Engagement operates at the level of topology: the organisation of connectivity, proximity, boundary, and multiplicity among possible positions themselves.
It concerns not where one stands, but how the field of possible standpoints is arranged.
7. Consequences for interpersonal meaning
This stratified model has several implications.
First, interpersonal meaning cannot be reduced to stance or attitude.
Modal assessment is only one layer within a broader architecture.
Second, interaction cannot be understood solely as exchange of moves.
Speech function provides the necessary but not sufficient structural base.
Third, discourse cannot be analysed without reference to the organisation of alternative possibilities.
Engagement reveals that meaning always occurs within a structured field of what could be said, attributed, anticipated, or contested.
8. Interpersonal meaning as relational system
What emerges from this reconstruction is a shift in perspective.
Interpersonal meaning is not primarily expressive.
It is not the outward manifestation of internal states.
Nor is it reducible to evaluation or attitude.
Rather, it is a relational system for organising:
moves (speech function)
positions (modal assessment)
possibilities (engagement)
Meaning arises from the structured interaction of these three orders.
9. Closing synthesis
If we return to the initial motivation of the series, a clearer picture now emerges.
Interpersonal meaning is not exhausted by participant positioning.

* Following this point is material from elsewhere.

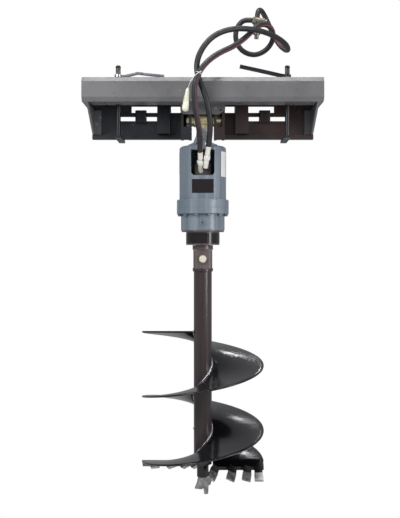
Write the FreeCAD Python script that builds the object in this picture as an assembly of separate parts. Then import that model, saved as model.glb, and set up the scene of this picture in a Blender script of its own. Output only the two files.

Nor by modal systems of assessment.
Nor by the distribution of voices alone.
It is the ongoing organisation of a layered field in which:
interaction is structured as enactment
participants are positioned within that structure
and alternative positions are continuously managed, related, and reconfigured
To speak is therefore not only to act within a structured space.
It is to participate in the ongoing organisation of the space itself — and of the field of possibilities that surrounds it.
In this sense, interpersonal meaning is not a layer added to language.
It is one of the fundamental ways in which language constitutes a structured social world.